Key words: Weight; Rough Sets; Attribute Significance Degree; Decision Table
doi:10.3969/j.issn.1673-0194.2009.15.034
CLC number: TP224.0Article character:AArticle ID:1673-0194(2009)15-0112-03
1 PREFACES
Weight, which reflects positions and functions of various elements in the process of judging and decision-making, is very crucial and its accuracy directly affects final results. There are several common methods to ascertain attribute weight, such as experts scoring, the fuzzy statistics and the sort contrast dualism. But in these common methods, ascertaining attribute weight is affected excessively on experts experience and knowledge, so that they sometimes are not able to reflect the actual situation objectively. However, rough sets theory fully reflects the objectivity of the data, without offering any more prior information except the data set to be dealt with. Therefore, some experts have researched on the method of ascertaining attribute weight based on rough sets theory.

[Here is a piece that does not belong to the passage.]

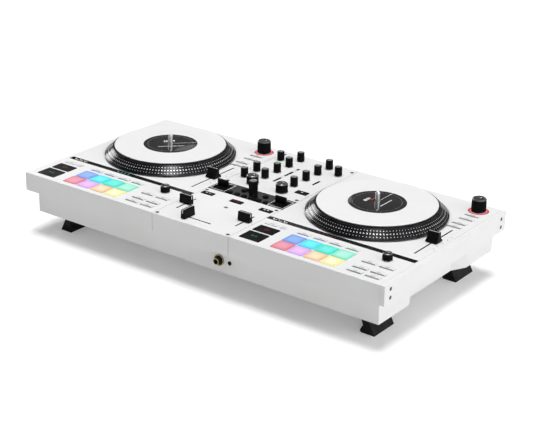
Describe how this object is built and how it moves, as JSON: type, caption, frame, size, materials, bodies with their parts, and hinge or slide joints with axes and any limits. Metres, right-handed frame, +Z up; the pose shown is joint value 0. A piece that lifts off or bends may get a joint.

Rough sets theory [1] is a method about expressing, studying and generalizing to study incomplete and uncertain knowledge and data. This was first put forward by professor Pawlak from Warsaw University of Technology in Poland in the early 1980’s. Rough sets has been successfully applied in many areas, such as expert systems, machine learning and pattern recognition, all because of its character——no need of prior information [2-6]. The method to ascertain condition attribute weight in the decision table has been introduced in the document [7], and it has been quoted in different areas by many scholars. This paper analyzes the shortages of the method in the document [7], gives a new method to ascertain attribute weight based on rough set, and proves the new method reasonable.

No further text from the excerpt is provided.